Task goal:
Find the string "this" in the records. Copy every line it appears in.

begin Records provided

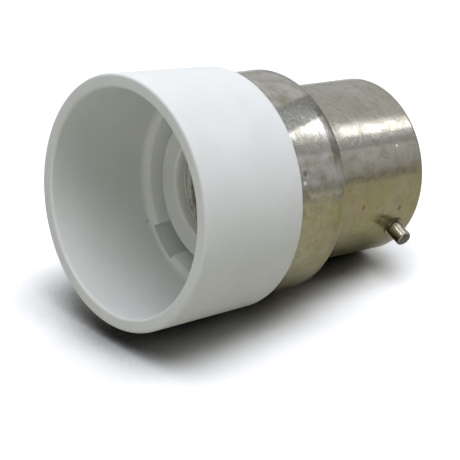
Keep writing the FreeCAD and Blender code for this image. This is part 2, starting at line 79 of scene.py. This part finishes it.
class Graph:
    """A node tree with one shader, and short ways to add and join nodes."""

    # The colour sockets of a mix node, which come after those for numbers and vectors
    MIX_FIRST = 6
    MIX_SECOND = 7
    MIX_RESULT = 2

    def __init__(self, tree, shader, output):
        self.tree = tree
        self.tree.nodes.clear()
        self.shader = self.add(shader)
        end = self.add(output)
        self.tree.links.new(self.shader.outputs[0], end.inputs["Surface"])

    def add(self, kind, **settings):
        """A new node with its settings."""
        node = self.tree.nodes.new(kind)
        for name, value in settings.items():
            setattr(node, name, value)
        return node

    def feed(self, value, socket):
        """Joins an output to a socket, or writes a plain value into it."""
        if isinstance(value, bpy.types.NodeSocket):
            self.tree.links.new(value, socket)
        else:
            socket.default_value = value

    def math(self, operation, first, second=0.0):
        """One sum on outputs or plain numbers."""
        node = self.add("ShaderNodeMath", operation=operation)
        self.feed(first, node.inputs[0])
        self.feed(second, node.inputs[1])
        return node.outputs[0]

    def adapter_place(self):
        """The shaded point in the adapter's directions, and its height along the axis,
        its turn about the axis and its radius, in millimetres and radians."""
        coordinates = self.add("ShaderNodeTexCoord")
        mapping = self.add("ShaderNodeMapping", vector_type="POINT")
        turn = Matrix.Rotation(-TILT, 3, "Y")
        start = turn @ (AXIS_START / MM)
        mapping.inputs["Location"].default_value = -start
        mapping.inputs["Rotation"].default_value = (0.0, -TILT, 0.0)
        mapping.inputs["Scale"].default_value = (1 / MM,) * 3
        self.feed(coordinates.outputs["Object"], mapping.inputs["Vector"])
        parts = self.add("ShaderNodeSeparateXYZ")
        self.feed(mapping.outputs[0], parts.inputs[0])
        height, away, up = parts.outputs
        near = self.math("MULTIPLY", away, -1.0)
        angle = self.math("ARCTAN2", near, up)
        radius = self.math("SQRT", self.math("ADD", self.math("MULTIPLY", near, near),
                                             self.math("MULTIPLY", up, up)))
        return mapping.outputs[0], height, angle, radius

    def distance_from(self, place, turn, radius, level):
        """Distance of the shaded point from one at a turn, a radius and a height."""
        angle = math.radians(turn)
        node = self.add("ShaderNodeVectorMath", operation="DISTANCE")
        self.feed(place, node.inputs[0])
        node.inputs[1].default_value = (level, -radius * math.sin(angle),
                                        radius * math.cos(angle))
        return node.outputs["Value"]

    def point(self, x, y, z):
        """A vector from three values."""
        node = self.add("ShaderNodeCombineXYZ")
        for value, socket in zip((x, y, z), node.inputs):
            self.feed(value, socket)
        return node.outputs[0]

    def noise(self, vector, scale, detail=4.0, roughness=0.55, distortion=0.0):
        """Smooth noise around one half."""
        node = self.add("ShaderNodeTexNoise")
        self.feed(vector, node.inputs["Vector"])
        node.inputs["Scale"].default_value = scale
        node.inputs["Detail"].default_value = detail
        node.inputs["Roughness"].default_value = roughness
        node.inputs["Distortion"].default_value = distortion
        return node.outputs["Fac"]

    def ramp(self, value, low, high, start=0.0, end=1.0):
        """Carries a value from one range to another, held at its ends."""
        node = self.add("ShaderNodeMapRange", interpolation_type="SMOOTHSTEP")
        for number, socket in zip((low, high, start, end), node.inputs[1:5]):
            self.feed(number, socket)
        self.feed(value, node.inputs[0])
        return node.outputs[0]

    def band(self, value, middle, half_width, soft):
        """One inside a band of values, falling to nothing beyond its edges."""
        away = self.math("ABSOLUTE", self.math("SUBTRACT", value, middle))
        return self.ramp(away, half_width, half_width + soft, 1.0, 0.0)

    def blend(self, share, first, second):
        """The first colour where the share is nothing, and the second where it is one."""
        node = self.add("ShaderNodeMix", data_type="RGBA")
        self.feed(share, node.inputs[0])
        self.feed(first, node.inputs[self.MIX_FIRST])
        self.feed(second, node.inputs[self.MIX_SECOND])
        return node.outputs[self.MIX_RESULT]

    def bump(self, height, strength, distance, normal=None):
        """A normal that follows a height, laid over an earlier normal if there is one."""
        node = self.add("ShaderNodeBump")
        node.inputs["Strength"].default_value = strength
        node.inputs["Distance"].default_value = distance
        self.feed(height, node.inputs["Height"])
        if normal is not None:
            self.feed(normal, node.inputs["Normal"])
        return node.outputs[0]

    def finish_metal(self, tint, roughness, normal):
        """Joins a metal's tint, roughness and normal to the shader."""
        self.feed(tint, self.shader.inputs["Base Color"])
        self.shader.inputs["Metallic"].default_value = 1.0
        self.feed(roughness, self.shader.inputs["Roughness"])
        self.feed(normal, self.shader.inputs["Normal"])


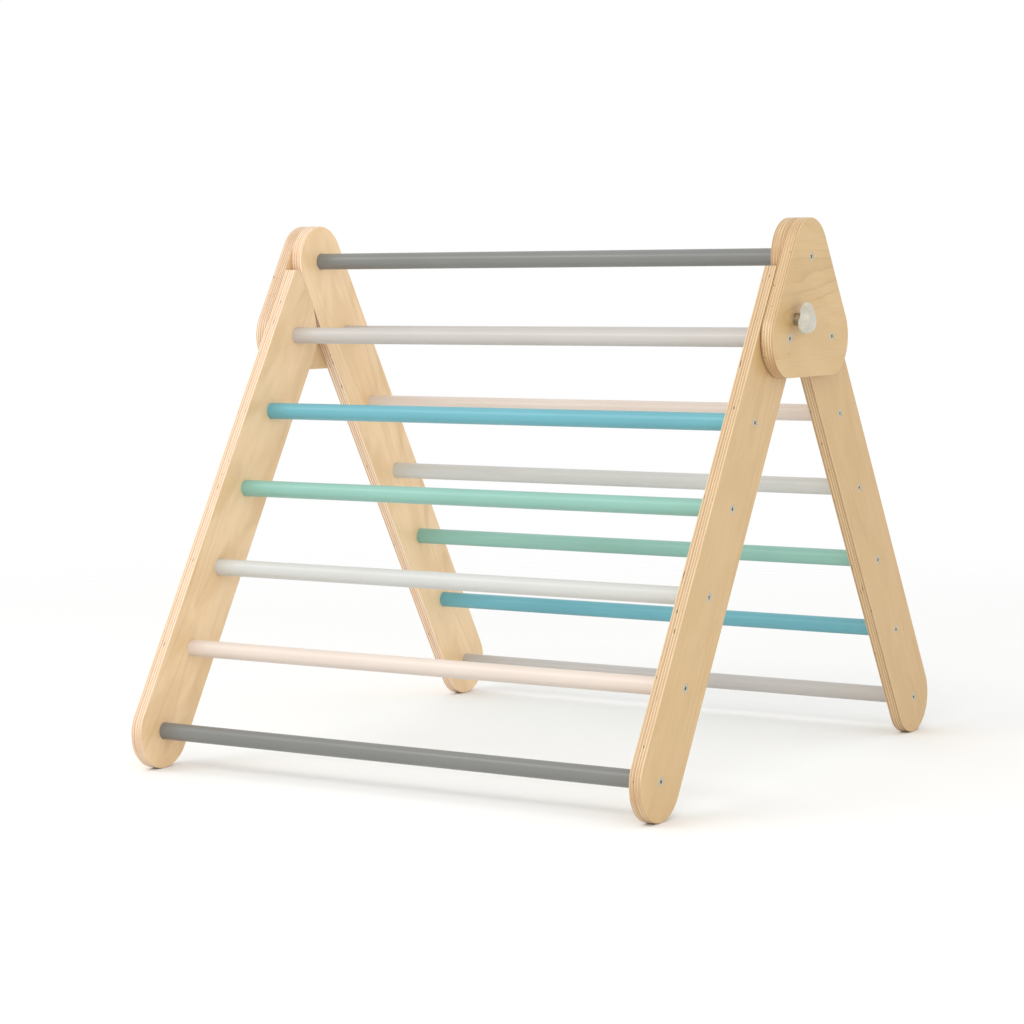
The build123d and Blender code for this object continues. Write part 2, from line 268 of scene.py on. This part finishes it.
    # Rounded arrises are handled and knocked: a little paler and duller than the faces.
    arris = tree.calc(
        "MULTIPLY", tree.span(sideways, 0.99, 0.9), tree.span(sideways, 0.35, 0.6)
    )
    rubbed = tree.noise(tree.stretch(where, (0, 45, 45), shift), detail=3.0)
    worn = tree.calc("MULTIPLY", arris, tree.span(rubbed, 0.38, 0.62, 0.1, 0.4))
    wood = tree.mix(worn, wood, shade(244, 226, 192))
    wood = tree.mix(1.0, wood, tone, blend="MULTIPLY")

    sheen = tree.noise(tree.stretch(where, (9, 60, 12), shift, grain), detail=3.0)
    roughness = tree.total(
        tree.span(sheen, 0.3, 0.7, 0.36, 0.46),
        tree.calc("MULTIPLY", edge, 0.14),
        tree.calc("MULTIPLY", worn, 0.12),
    )
    relief = tree.total(
        tree.calc("MULTIPLY", fibres, 0.55),
        tree.calc("MULTIPLY", pores, 0.25),
        tree.calc("MULTIPLY", tree.calc("MULTIPLY", grit, edge), 0.5),
        tree.calc("MULTIPLY", tree.calc("MULTIPLY", glue, edge), -0.7),
        tree.calc("MULTIPLY", gaps, -2.5),
    )
    surface(
        tree,
        Base_Color=wood,
        Roughness=roughness,
        Normal=tree.bump(relief, 0.00016, 0.55),
        Coat_Weight=0.22,
        Coat_Roughness=0.28,
        Specular_IOR_Level=0.4,
    )
    return material


def tint(value, red=1.0, blue=1.0):
    """A multiplier for a sheet that is a little lighter, redder or less yellow than the next."""
    return (value * red, value, value * blue, 1.0)


def cover(node_name, material):
    """Gives a CAD piece its finish in every slot."""
    mesh = nodes[node_name].data
    if not mesh.materials:
        mesh.materials.append(material)
    for index in range(len(mesh.materials)):
        mesh.materials[index] = material


def plywood_node(node_name, grain, shift, figure, cloud, tone):
    low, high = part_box(node_name)
    sheet = birch_plywood(
        f"birch {node_name.replace('_', ' ')}",
        low.x,
        high.x - low.x,
        grain,
        shift,
        figure,
        cloud,
        tone,
    )
    cover(node_name, sheet)


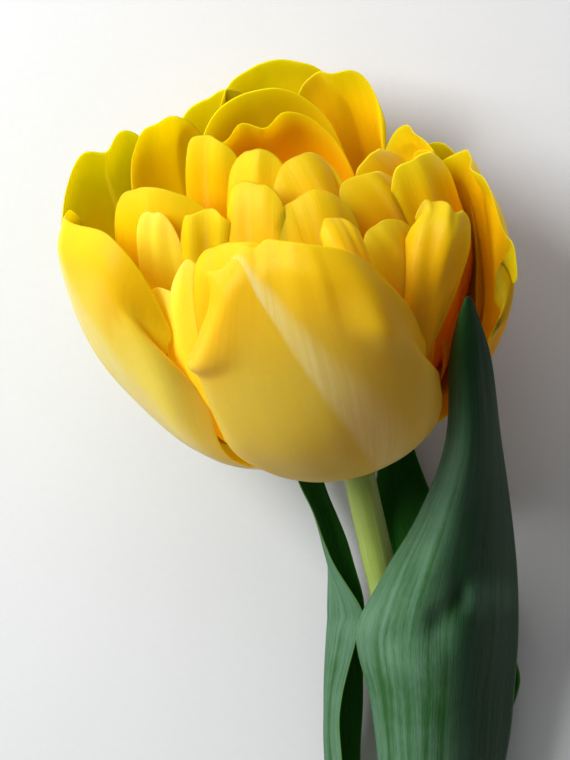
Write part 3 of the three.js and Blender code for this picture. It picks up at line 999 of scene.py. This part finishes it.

end Records provided

Response below:
Keep writing the FreeCAD and Blender code for this image. This is part 2, starting at line 79 of scene.py. This part finishes it.
The build123d and Blender code for this object continues. Write part 2, from line 268 of scene.py on. This part finishes it.
Write part 3 of the three.js and Blender code for this picture. It picks up at line 999 of scene.py. This part finishes it.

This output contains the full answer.